Another library, another failure. Coconut coffee sucks.

Considering Lexington, KY

The question of whether commujism is possible at all was put to the test once again, and, as always, it was answered in the negative. It’s not so much their failure to book us a show that hurts, or even the rudeness they exhibited on the phone, but the fact that they didn’t even try. “Do Nothing” has been taken too far when one can’t even book an event for one’s friends without drawing accusations of counter-revolutionary tendencies. Of course, for Lexington, as for all of us, it is always, already too late. Even if they do make a mean venison roast.

Milwaukee, WI

We tried to have an event in Milwaukee, but apparently our ideas had resonated so well across space-time that, by the time we arrived in this frigid city, the mass suicide had already generalized.
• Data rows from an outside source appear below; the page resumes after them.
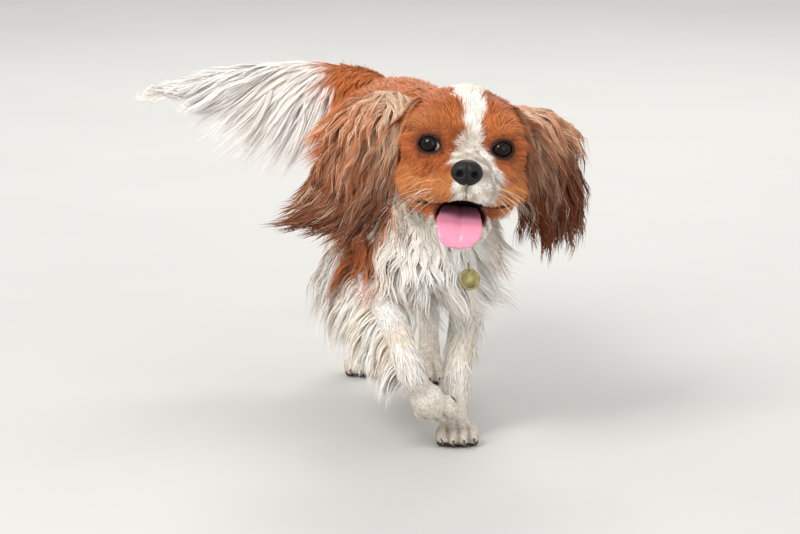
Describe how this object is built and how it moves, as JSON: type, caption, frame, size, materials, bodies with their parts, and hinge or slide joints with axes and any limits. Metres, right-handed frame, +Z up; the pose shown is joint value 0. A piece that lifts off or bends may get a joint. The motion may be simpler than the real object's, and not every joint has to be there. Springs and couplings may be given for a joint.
{
  "type": "cavalier king charles spaniel, still life-size model",
  "caption": "Life-size still model of a small chestnut and white spaniel trotting with one fore paw lifted, mouth open, feathered ears and tail.",
  "frame": {"origin": "on the floor below the middle of the model's box", "axes": "+Z up; the dog faces -Y; its left side is +X"},
  "size_m": [0.3592, 0.5301, 0.3051],
  "materials": {
    "chestnut_coat": "silky medium-length chestnut coat",
    "ear_coat": "long wavy dark chestnut hair",
    "white_coat": "silky long white and cream hair",
    "nose_leather": "moist pebbled black skin",
    "tongue_pink": "moist smooth pink",
    "eye_brown": "glossy dark brown",
    "collar_webbing": "woven olive webbing",
    "tag_brass": "brushed, blank"
  },
  "bodies": {
    "root": {"torso": "chestnut_coat", "neck": "white_coat", "head": "chestnut_coat", "lower_jaw": "white_coat", "tongue": "tongue_pink", "nose": "nose_leather", "eye_right": "eye_brown", "eye_left": "eye_brown", "ear_right": "ear_coat", "ear_left": "ear_coat", "tail": "white_coat", "foreleg_right": "white_coat", "foreleg_left": "white_coat", "hind_leg_right": "white_coat", "hind_leg_left": "white_coat", "fore_paw_right": "white_coat", "fore_paw_left": "white_coat", "hind_paw_right": "white_coat", "hind_paw_left": "white_coat", "collar": "collar_webbing", "collar_tag": "tag_brass"}
  },
  "joints": []
}
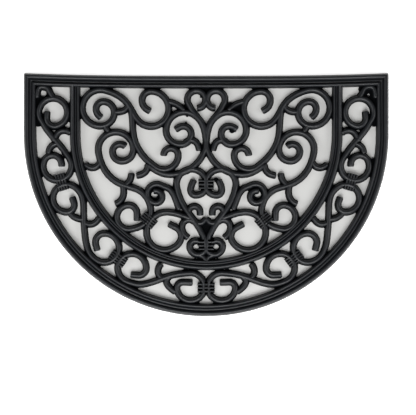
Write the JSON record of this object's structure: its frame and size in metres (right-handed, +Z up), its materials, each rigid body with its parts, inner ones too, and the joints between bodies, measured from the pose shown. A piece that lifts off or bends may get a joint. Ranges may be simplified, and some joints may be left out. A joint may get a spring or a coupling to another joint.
{
  "type": "half moon rug",
  "caption": "Half-round openwork rubber doormat that lies flat, with a reeded frame, a round inner band and scrollwork moulded in one piece.",
  "frame": {"origin": "middle of the bounding box, on the flat underside", "axes": "+X along the straight back edge, +Y from the round edge to the straight edge, +Z up out of the floor"},
  "size_m": [0.6, 0.3999, 0.009],
  "materials": {
    "rubber": "near-black moulded rubber with a soft sheen"
  },
  "bodies": {
    "root": {"half_moon_mat": "rubber"}
  },
  "joints": []
}
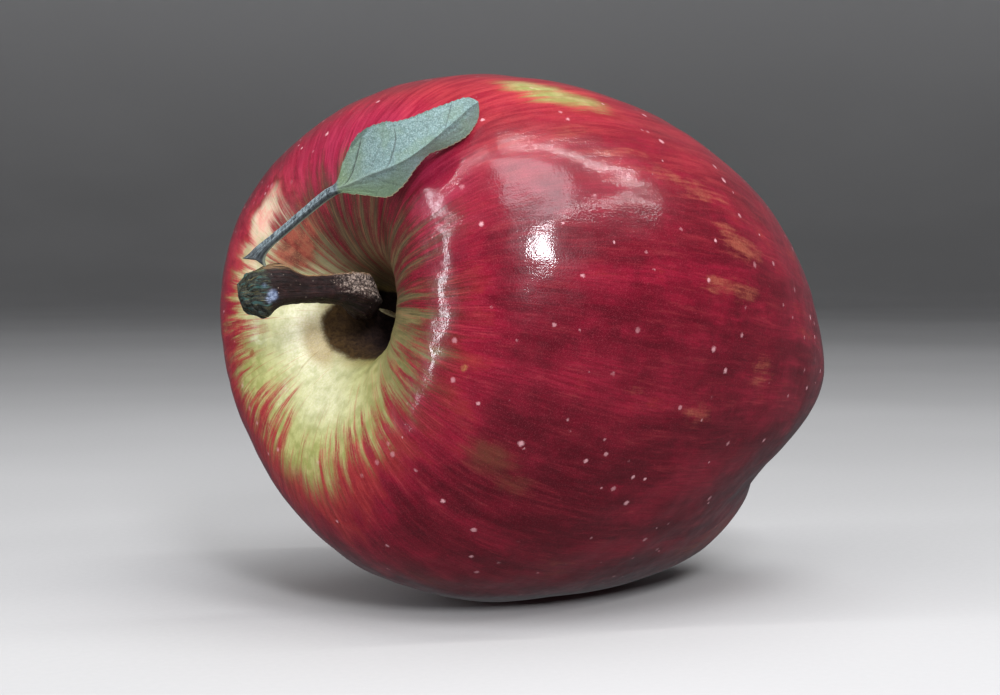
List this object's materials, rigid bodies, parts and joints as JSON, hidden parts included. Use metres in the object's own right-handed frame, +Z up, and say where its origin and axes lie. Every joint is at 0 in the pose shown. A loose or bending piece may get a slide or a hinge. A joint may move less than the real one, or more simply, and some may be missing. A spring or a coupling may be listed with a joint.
{
  "type": "apple",
  "caption": "Apple lying on its side on a small flat spot, with a woody stem in its pit, one small leaf on the stem's end and a dried calyx at the other end.",
  "frame": {"origin": "centre of the small flat rest spot under the fruit, at the height of the surface it rests on", "axes": "+Z up; -X towards the stem end and +X towards the blossom end, along the fruit's length as it lies; +Y completes the frame"},
  "size_m": [0.0928, 0.0769, 0.0741],
  "materials": {
    "skin": "waxy skin, crimson with fine streaks over yellow-green ground and small pale dots",
    "stem_bark": "rough dark bark with silver-tan patches",
    "leaf_green": "matte grey-green leaf with fine veins",
    "dry_calyx": "dry and brown, with fine down",
    "dry_scale": "dry and straw-coloured"
  },
  "bodies": {
    "root": {"fruit": "skin", "stem": "stem_bark", "leaf": "leaf_green", "sepal_1": "dry_calyx", "sepal_2": "dry_calyx", "sepal_3": "dry_calyx", "sepal_4": "dry_calyx", "sepal_5": "dry_calyx", "bud_scale": "dry_scale"}
  },
  "joints": []
}
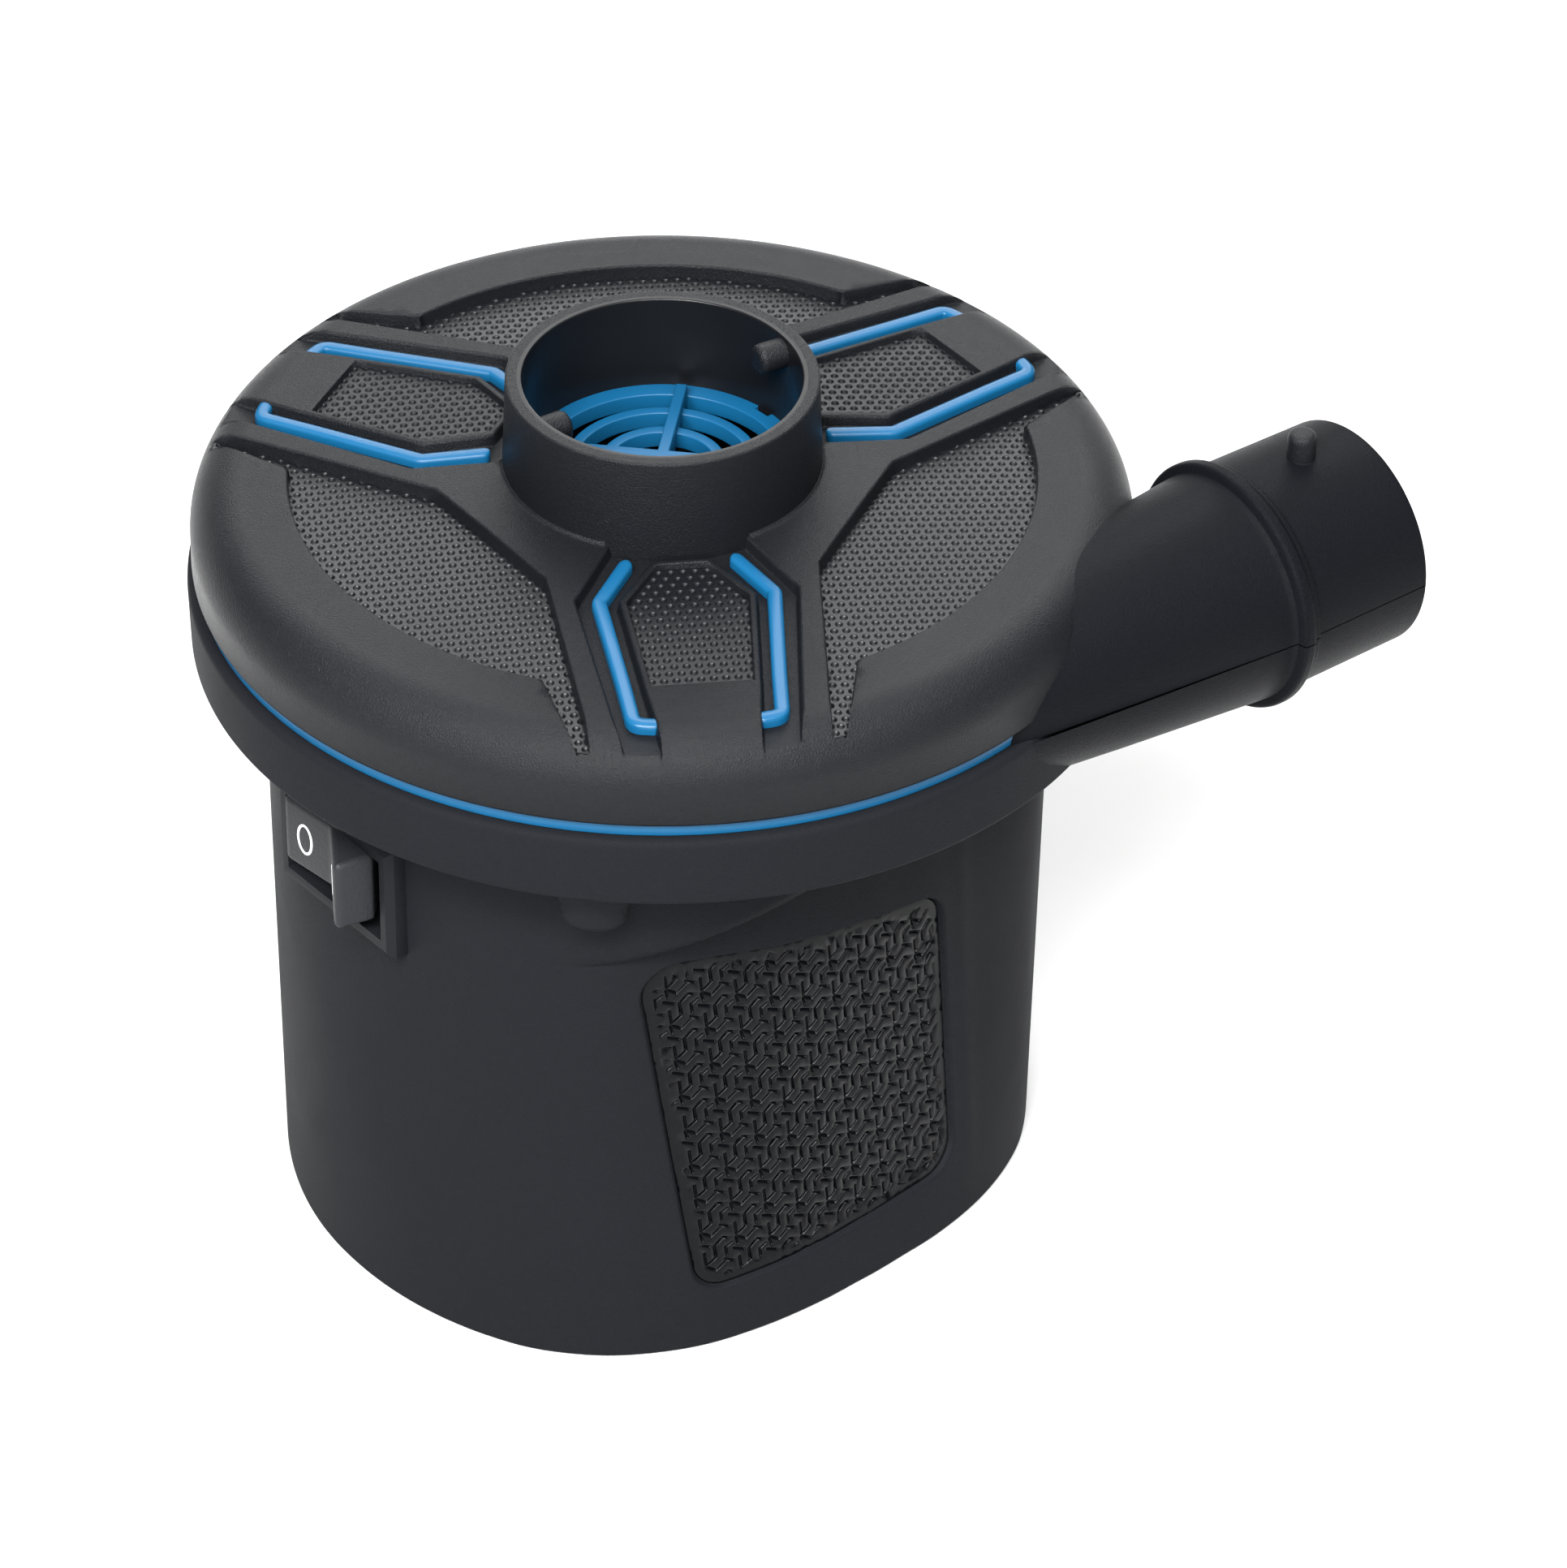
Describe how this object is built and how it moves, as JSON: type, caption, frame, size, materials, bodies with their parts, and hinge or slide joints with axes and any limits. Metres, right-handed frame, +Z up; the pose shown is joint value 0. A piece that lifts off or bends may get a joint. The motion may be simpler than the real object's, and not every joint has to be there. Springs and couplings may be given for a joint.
{
  "type": "pool pump",
  "caption": "Hand-held electric air pump for pool inflatables: blower with top inlet collar, side outlet nozzle, rocker switch and grip pads.",
  "frame": {"origin": "on the impeller axis at the underside of the base", "axes": "+Z up along the impeller axis out of the inlet collar, +X the way the outlet nozzle blows, the switch faces -X"},
  "size_m": [0.1209, 0.1107, 0.1064],
  "materials": {
    "charcoal_plastic": "fine-grained matt moulded ABS",
    "black_plastic": "matt",
    "grip_rubber": "matt textured",
    "blue_plastic": "semi-gloss",
    "rocker_plastic": "fine-grained matt",
    "steel": "plated",
    "brass": "plain",
    "magnet": "sintered ferrite",
    "carbon": "pressed carbon",
    "copper": "varnished copper wire on steel laminations",
    "end_cap_plastic": "matt",
    "cell_sleeve": "shrink sleeve",
    "board": "solder mask",
    "lead_red": "insulated wire",
    "lead_black": "insulated wire",
    "red_lens": "tinted lens"
  },
  "bodies": {
    "housing": {"top_cover": "charcoal_plastic", "inlet_collar": "charcoal_plastic", "trim_ring": "blue_plastic", "accent_strips": "blue_plastic", "inlet_grille": "blue_plastic", "body_shell": "charcoal_plastic", "grip_pad_front": "grip_rubber", "grip_pad_rear": "grip_rubber", "fan_deck": "black_plastic", "motor_can": "steel", "motor_magnets": "magnet", "motor_end_cap": "end_cap_plastic", "motor_bushings": "brass", "motor_brushes": "carbon", "motor_screws": "steel", "battery_cells": "cell_sleeve", "cell_links": "steel", "battery_cradle": "black_plastic", "circuit_board": "board", "board_screws": "steel", "motor_leads": "lead_red", "switch_leads": "lead_black", "charge_jack": "black_plastic", "jack_nut": "steel", "charge_lens": "red_lens", "switch_bezel": "black_plastic", "switch_terminals": "brass", "cover_screws": "steel", "deck_screws": "steel"},
    "rotor": {"motor_shaft": "steel", "armature": "copper", "commutator": "copper", "impeller": "black_plastic", "impeller_nut": "steel"},
    "rocker": {"switch_rocker": "rocker_plastic"}
  },
  "joints": [
    {"name": "impeller_spin", "type": "hinge", "parent": "housing", "child": "rotor", "pos_m": [0, 0, 0.05], "axis": [0, 0, 1], "continuous": true},
    {"name": "switch_rock", "type": "hinge", "parent": "housing", "child": "rocker", "pos_m": [-0.04585, -0.00216, 0.0604], "axis": [0, 0, 1], "range_deg": [0, 28]}
  ]
}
We were thus faced with the sacred task of burying our friends and lovers. The sight and aroma of their decomposing, broken bodies, which fell apart in our hands as we tried to lift them and carry them to the truck; the thousands upon thousands of books they left behind; and the beautiful, calm expressions on their empty faces and open, listless eyes served as a mirror reflecting to us the past month of tour, and bringing home the fact that we are already dead—torn through and through with an internal deadness from which not even suicide can save us. As we tucked them into their cold, earthen beds, blanketed with spice and datura, we asked ourselves what have we done. And what are we going to do.

We start the truck and drive to the nearest KwikStop. Nachos, soda, hot dog. $6.66. It’s 2:57 AM; America awaits.